I stopped trying to understand God and the path my life has taken some time ago. I still ask Him, “Why?” but I don’t get hung up on it as I once did years ago. At some point on the journey, I let go and asked God to catch me. I decided it is far better for my heart, my mind, and my soul to sink into the presence of the Father in the worst of times as much as I do in the best of times. Sometimes it takes reading and speaking a scriptural truth many MANY times, praying til my knees ache and I’m weeping on the floor, and at the end of myself having just enough strength left to whisper the name of Jesus….that’s when His peace flows through me like a welcome breeze. I don’t have any more answers at that moment than I did when I began to question Him, but it doesn’t matter. His peace, His love for me, His presence is far more than enough to comfort me at that very moment.

But those who trust in the Eternal One will regain their strength.
They will soar on wings as eagles.
They will run—never winded, never weary.
They will walk—never tired, never faint. Isaiah 40:31 (The Voice Translation)
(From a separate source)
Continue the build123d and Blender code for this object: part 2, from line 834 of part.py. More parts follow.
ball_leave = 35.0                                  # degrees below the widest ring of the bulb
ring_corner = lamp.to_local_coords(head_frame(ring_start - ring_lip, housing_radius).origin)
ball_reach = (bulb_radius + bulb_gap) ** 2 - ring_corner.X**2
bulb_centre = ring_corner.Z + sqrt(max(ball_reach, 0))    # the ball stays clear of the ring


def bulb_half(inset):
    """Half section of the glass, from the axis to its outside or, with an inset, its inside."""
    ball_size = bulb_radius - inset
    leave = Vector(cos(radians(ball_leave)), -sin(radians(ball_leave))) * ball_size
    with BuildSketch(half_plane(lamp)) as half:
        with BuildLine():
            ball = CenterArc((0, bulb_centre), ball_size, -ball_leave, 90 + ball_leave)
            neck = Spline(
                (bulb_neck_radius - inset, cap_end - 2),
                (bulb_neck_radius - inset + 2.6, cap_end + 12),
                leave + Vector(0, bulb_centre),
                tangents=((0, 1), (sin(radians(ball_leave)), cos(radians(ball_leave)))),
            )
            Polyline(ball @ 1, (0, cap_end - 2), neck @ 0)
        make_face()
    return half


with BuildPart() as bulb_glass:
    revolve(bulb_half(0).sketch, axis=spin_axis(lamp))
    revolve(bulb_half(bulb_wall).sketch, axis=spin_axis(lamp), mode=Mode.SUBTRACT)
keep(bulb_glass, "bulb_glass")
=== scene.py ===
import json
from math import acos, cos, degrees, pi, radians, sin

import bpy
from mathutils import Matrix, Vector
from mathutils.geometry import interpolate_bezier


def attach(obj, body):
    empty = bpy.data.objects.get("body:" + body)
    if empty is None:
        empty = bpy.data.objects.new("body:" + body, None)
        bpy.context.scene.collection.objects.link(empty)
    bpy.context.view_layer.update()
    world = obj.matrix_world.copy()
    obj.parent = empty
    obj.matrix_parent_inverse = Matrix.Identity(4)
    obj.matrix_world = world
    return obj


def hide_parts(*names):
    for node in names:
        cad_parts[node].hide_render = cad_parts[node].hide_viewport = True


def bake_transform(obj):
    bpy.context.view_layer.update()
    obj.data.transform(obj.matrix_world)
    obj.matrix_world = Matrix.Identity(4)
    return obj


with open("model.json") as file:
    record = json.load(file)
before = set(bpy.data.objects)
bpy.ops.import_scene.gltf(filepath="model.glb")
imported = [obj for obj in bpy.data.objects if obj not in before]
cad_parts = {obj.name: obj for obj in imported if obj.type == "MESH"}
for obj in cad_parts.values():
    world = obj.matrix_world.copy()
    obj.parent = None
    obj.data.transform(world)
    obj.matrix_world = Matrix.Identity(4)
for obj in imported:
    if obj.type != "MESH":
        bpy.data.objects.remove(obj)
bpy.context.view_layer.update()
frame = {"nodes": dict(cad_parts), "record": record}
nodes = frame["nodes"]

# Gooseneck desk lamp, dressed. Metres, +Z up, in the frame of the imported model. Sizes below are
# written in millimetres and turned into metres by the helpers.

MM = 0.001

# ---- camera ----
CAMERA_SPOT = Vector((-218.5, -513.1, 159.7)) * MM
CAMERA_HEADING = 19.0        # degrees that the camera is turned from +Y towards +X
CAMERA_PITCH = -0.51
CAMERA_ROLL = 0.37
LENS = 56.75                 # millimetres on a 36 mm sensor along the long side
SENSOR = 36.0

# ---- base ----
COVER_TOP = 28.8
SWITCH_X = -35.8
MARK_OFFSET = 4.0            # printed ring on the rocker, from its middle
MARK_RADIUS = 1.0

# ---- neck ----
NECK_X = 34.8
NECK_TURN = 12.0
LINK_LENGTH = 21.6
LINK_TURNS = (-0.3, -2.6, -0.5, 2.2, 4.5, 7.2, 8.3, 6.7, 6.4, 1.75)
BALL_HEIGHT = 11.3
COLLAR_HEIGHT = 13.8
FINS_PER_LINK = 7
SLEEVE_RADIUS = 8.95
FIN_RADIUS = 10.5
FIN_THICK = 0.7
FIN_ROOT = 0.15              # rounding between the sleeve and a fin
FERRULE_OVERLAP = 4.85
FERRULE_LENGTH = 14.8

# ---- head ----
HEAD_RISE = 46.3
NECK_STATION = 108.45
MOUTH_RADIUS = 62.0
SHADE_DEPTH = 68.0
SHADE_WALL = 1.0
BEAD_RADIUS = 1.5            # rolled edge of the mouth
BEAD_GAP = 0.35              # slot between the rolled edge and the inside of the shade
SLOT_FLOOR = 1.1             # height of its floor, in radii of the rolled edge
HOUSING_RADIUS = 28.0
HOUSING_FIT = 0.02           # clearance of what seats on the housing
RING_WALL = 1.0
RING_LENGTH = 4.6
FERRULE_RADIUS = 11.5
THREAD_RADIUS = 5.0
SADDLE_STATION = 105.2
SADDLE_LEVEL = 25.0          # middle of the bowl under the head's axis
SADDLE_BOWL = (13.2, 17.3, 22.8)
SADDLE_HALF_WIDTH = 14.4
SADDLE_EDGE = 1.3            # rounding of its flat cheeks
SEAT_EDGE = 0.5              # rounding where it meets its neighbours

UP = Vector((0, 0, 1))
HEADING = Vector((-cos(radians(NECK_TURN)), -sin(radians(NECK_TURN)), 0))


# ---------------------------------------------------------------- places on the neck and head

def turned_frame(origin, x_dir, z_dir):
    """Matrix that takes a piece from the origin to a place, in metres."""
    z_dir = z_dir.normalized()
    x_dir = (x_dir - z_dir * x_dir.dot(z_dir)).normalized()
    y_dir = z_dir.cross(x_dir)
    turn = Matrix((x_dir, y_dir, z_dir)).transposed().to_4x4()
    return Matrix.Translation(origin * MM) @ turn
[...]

This month is Pastor Appreciation Month, and I can’t think of anything better than to shout out my deepest gratitude and heartfelt appreciation to my Pastors and their influence on my faith in Christ. Pastor David, you and Connie have been such a blessing to Ryan and I in our time of getting to serve with you at The Crossing Church. You’ve met us on the road of life with heartfelt understanding and support, mentoring and accountability, and compassionate wisdom that has been perfectly timed in our ministry experience. Your heart for others and your abundant care for your church family has been a beautiful testimony to us as well as the entire community of Springfield. God has blessed you and I am certain He will continue to bless you as you continue to live out and serve Him by the calling He has placed upon your lives.

Pastor Wayne, your heart for our youth and their security in Christ is a beautiful thing to witness! I am so thankful for how much you and April love and care for our children and the entire youth group at The Crossing Church. Your efforts and your creativity, often going above and beyond what anyone else might think of, is evidence that you are called to care for this generation and preparing them to lead us one day. I am so appreciative of how you have shown God’s grace to every single teenager who comes through the church doors, every opportunity you have taken to reach these kids for the sake of Christ.
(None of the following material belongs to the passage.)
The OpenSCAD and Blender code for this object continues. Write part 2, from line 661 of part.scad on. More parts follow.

Pastor Dan, you and Kim have been such a joy to know in our time with The Crossing Church. I am so thankful for your leadership and your wisdom as a pastor, how God speaks through you at the precise moment a word of powerful truth is needed. I am truly appreciative of how you continue to allow God to move you into serving the needs of others whether it is when you are speaking from the platform, or teaching in lifegroup. Your heart for others and your willingness to go above and beyond to help those in need is so greatly appreciated.

And now it gets very personal, because I saved the best for last: My Dad, and my husband, Ryan.

Dad, you are the ultimate influence and example for me and I cannot express thanks enough in words. You’ve taught me about what it is to live a Godly life, an abundant and extraordinary life in Christ, and even by your not so perfect moments over the years you have taught me that even in our worst moments we are deeply loved and we have purpose to fulfill in this life. You’ve shown me such value in a life of uncompromising faith, that we cannot waiver no matter how hard life gets, and keep pressing on to accomplish all that we are capable of, to be fully and completely who God has purposed us to be. I am so proud and thankful to see how your life has touched so many people well after your retirement from full time service in the church, and I hope to leave a similarly beautiful legacy of faith for my children to follow. I’m not putting you on any pedestal, I’m simply pointing to what is evident and a testimony of how God has used you in my life and many others. I already love and appreciate your influence on my life because you are my Dad, but I am all the more appreciative of you because of your role as a Pastor too. I am certain God is very pleased, Dad. I am so proud of you and I love you so much, Dad!

Ryan, I am amazed how God continues to shape and mold you as a Worship Pastor. You have such a beautiful sensitivity in your heart and your spirit, a kindness and a gentleness that is so admirable. You have a heart for worship, an ability to orchestrate the music, weaving it into every service in a way that brings such seamless flow to the entire worship experience. You come by this very naturally because of your Dad, my sweet Father-in-law, for whom I am truly appreciative of his pastoral leadership in worship ministry as well. What a heritage you have to look back on and what a joy to see it being repeated in you and your brothers, David and Joe! It is not a performance for you, never has been. It is amusing to me over the years the few comments we’ve had here and there from those who would interpret anything you do on the platform as anything less than God-breathed. I know you do this, I know we do this, for God’s glory and for the hearts of those who need Him so desperately. I’m heartbroken for how poorly some have handled you in years past, but I also know this is where God’s purpose comes in and in spite of what we see occur at the hands of men, we know His ways are higher and He has placed you in each opportunity for a specific season and reasons beyond our understanding. Each experience has helped shape and mold you into who you are today, and I know our experiences past, present and yet ahead make you precisely who God intends for you to be as a ministry leader. He is not finished with you, and in some ways I believe He is just getting started with you! I am so proud of you and I love you so much, Ryan!

I am reminded today what a tight rope we walk in this life as Christ followers, because of our humanity, our frailty. At any given point in time something can happen to cause us to lose our balance, fall into a deep, dark place of despair if it weren’t for our faith in God. When we are grounded, practicing daily and feeding our hearts, our minds, our souls with scripture, with ceaseless prayer, with an attitude that returns to gratitude in the worst and the best of times, offering up daily abundant praise for our God, then and only then can we recover our balance and continue to step forward on that tight rope.

The train hasn’t been restored to the tracks yet, we are still walking on and working toward full and complete restoration, but it is beginning to take shape. We know we are bound for Glory eventually, but our time on this earth is going to continue to be unpredictable and is certain to test our faith. I am learning day by day, to trust Him more. Far better than I did yesterday, further still today.